To be done:
Look through the data below and report how many lines include "that". Only the number should be given.

Dataset excerpt:
▶

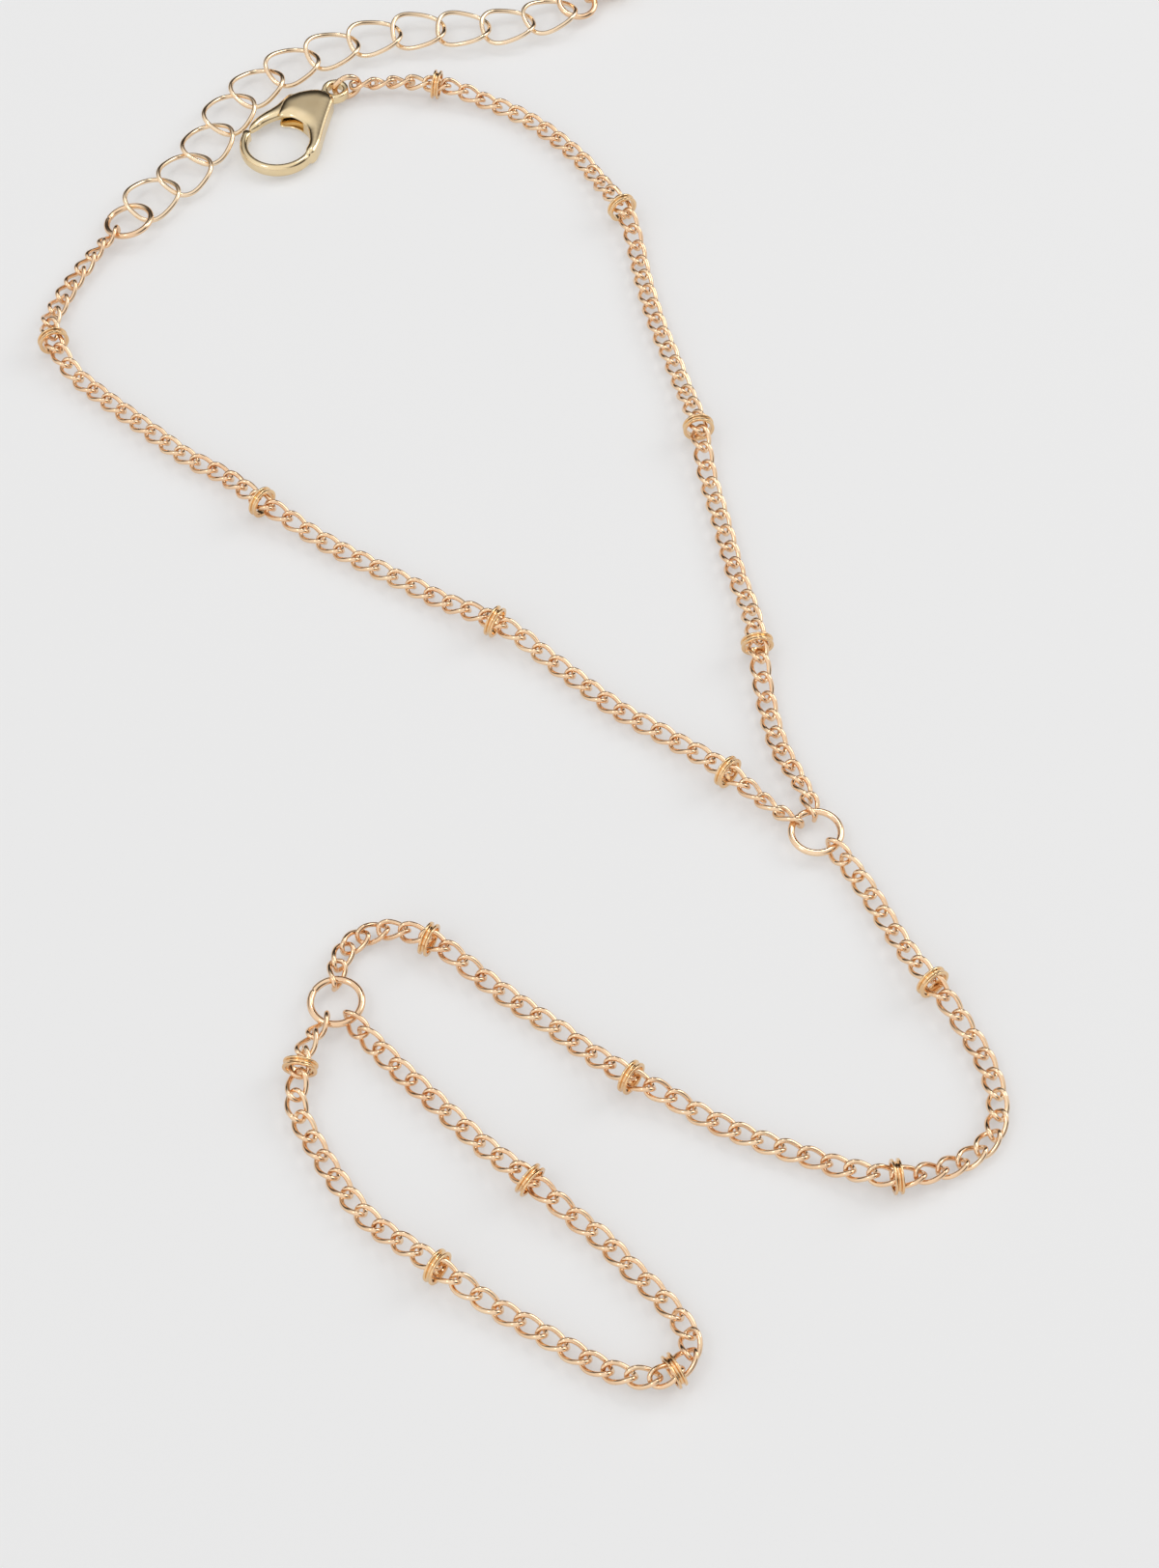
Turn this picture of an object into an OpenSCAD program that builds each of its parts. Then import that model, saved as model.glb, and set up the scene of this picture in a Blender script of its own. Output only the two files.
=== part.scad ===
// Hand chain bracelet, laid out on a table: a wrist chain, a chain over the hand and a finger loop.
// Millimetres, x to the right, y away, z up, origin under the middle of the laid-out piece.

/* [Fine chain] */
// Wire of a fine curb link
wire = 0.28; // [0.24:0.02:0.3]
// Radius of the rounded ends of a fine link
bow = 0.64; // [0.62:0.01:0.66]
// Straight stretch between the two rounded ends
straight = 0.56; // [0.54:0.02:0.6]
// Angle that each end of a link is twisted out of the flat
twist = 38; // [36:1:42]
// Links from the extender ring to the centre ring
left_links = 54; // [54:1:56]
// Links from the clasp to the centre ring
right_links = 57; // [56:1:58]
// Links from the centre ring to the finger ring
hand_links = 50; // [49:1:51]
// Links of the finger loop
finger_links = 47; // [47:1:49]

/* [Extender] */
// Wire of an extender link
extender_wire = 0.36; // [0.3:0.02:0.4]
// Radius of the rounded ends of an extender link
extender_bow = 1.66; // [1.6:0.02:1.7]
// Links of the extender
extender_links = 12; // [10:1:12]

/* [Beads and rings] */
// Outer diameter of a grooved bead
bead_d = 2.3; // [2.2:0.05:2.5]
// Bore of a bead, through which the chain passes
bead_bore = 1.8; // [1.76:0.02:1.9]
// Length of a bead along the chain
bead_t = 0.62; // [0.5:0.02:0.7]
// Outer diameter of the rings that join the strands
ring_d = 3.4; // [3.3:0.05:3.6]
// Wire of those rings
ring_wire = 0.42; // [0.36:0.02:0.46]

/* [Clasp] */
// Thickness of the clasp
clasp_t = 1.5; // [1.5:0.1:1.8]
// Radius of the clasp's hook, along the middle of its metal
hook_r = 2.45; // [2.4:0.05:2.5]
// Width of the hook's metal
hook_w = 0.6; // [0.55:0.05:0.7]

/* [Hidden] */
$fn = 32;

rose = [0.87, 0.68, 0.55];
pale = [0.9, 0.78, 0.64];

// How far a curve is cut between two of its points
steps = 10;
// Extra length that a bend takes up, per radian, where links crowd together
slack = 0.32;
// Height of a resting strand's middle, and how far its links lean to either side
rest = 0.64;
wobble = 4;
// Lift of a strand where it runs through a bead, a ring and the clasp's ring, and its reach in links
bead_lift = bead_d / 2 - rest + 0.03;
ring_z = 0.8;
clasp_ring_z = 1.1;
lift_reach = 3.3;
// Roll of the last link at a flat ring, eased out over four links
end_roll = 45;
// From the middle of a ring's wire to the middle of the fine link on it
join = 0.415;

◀

Exercise output:
4